Students’ prior experiences profoundly affect their willingness or ability to accept other, more scientifically grounded, explanations of how the world works, particularly if this new information does not fit their established pattern of thinking. Rather, they refashion or modify the new information to fit the existing schema. Misconceptions are unknowingly created and reinforced as the learner builds explanations, unravels problems, and files new data based on faulty reasoning. The longer a misconception remains unchallenged, the more likely it is to become entrenched and resistant to change.

In its 1997 publication Misconceptions as Barriers to Understanding Science, Science Teaching Reconsidered: A Handbook, the National Academy of Sciences suggests a process for breaking down misconceptions. The process requires teachers to identify students’ inaccurate beliefs, provide a forum for them to confront their beliefs, and then help students reconstruct their knowledge.

How can teachers go about ascertaining their students’ misconceptions? Asking probing questions combined with peer discussions can be instrumental in uncovering and clarifying what students really think. Teachers also must understand how students put pieces of information together to facilitate their learning.

One study found that teachers need to understand both the content they are trying to convey and the specific misconceptions students have in order to improve science instruction. The study, conducted at the Harvard-Smithsonian Centre for Astrophysics enlisted 181 middle school physical science teachers to take a multiple-choice test of conceptual knowledge, as well as administer the same test to 10,000 of their students. Twelve of the 20 test items were designed to have a wrong answer corresponding to a commonly held misconception.

Teachers who took the test were asked to identify both the correct answer for each item as well as the one that they believed students were most likely to select incorrectly. Although the teachers overall did well in selecting the correct answer, the results were more mixed in predicting students’ incorrect responses. Those teachers who were better able to predict their students’ wrong answers helped students learn the most. As American humourist-philosopher Will Rogers observed, “It ain’t what they don’t know that gives them trouble; it’s what they know that ain’t so.”

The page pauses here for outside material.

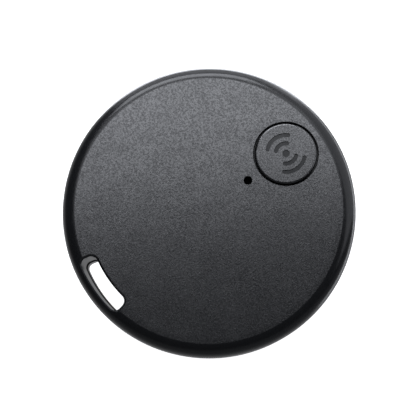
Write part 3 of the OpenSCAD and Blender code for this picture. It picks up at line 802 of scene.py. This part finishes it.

The process of replacing a misconception with a scientifically acceptable concept is called conceptual change. As pointed out previously, simply presenting a new concept or telling learners that their views are inaccurate will not produce conceptual change. Rather, learners must take an active role in reorganising their knowledge, the characteristic that distinguishes conceptual change from other types of learning. The process of changing or replacing an existing conception produces a new framework that students can then use to solve problems, explain phenomena, and function in their world. In her paper Teaching to Promote Deep Understanding and Instigate Conceptual Change (2006), Esther L. Zirbel stipulates four conditions that must be present to catalyse conceptual change:

  • DISSATISFACTION. Learners must first realise that there are some inconsistencies in their current understanding and that their way of thinking does not solve the problem at hand.
  • INTELLIGIBILITY. The concept should not only make sense, but the learners should also be able to craft an argument and ideally be able to explain that concept to other classmates.
  • PLAUSABILITY. The new concepts must make more sense that the old concept and have the capacity to solve the problem better.
  • FRUITFULNESS. The new concept should do more than merely solve the problem at hand. It should also open up new areas of inquiry.

Strategies for helping students overcome their misconceptions are based on research about how we learn. For example, using methods that de-emphasise cookbook-like activities in favour of open-ended, inquiry- oriented investigations can engage students in discussions of scientific ideas in cooperative group work. Individuals who are asked to predict the results of their experiments are more willing to change their thinking than those who function as passive observers. Creating opportunities for students to confront their own beliefs should enable them to resolve any conflicts between their ideas and what they experience in a laboratory activity and/or discussion. Teachers also need to ensure that connections are made in a relevant manner between the concepts learned in the classroom and students’ everyday lives.

Zirbel suggests that to form new concepts or change inadequate ones, students have to be led through several processes, starting with consciously noticing and understanding what the problem is. Upon assimilating more information and evaluating it against prior beliefs, students have to work toward obtaining fluency in the newly acquired and understood concept.

There are a number of models and strategies for driving conceptual change. Many models all share a structure similar to the conceptual change teaching strategy originally proposed in 1982 by Nussbaum and Novick below:

The first and most significant step in teaching for conceptual change is to make students aware of their own ideas about a topic or phenomenon.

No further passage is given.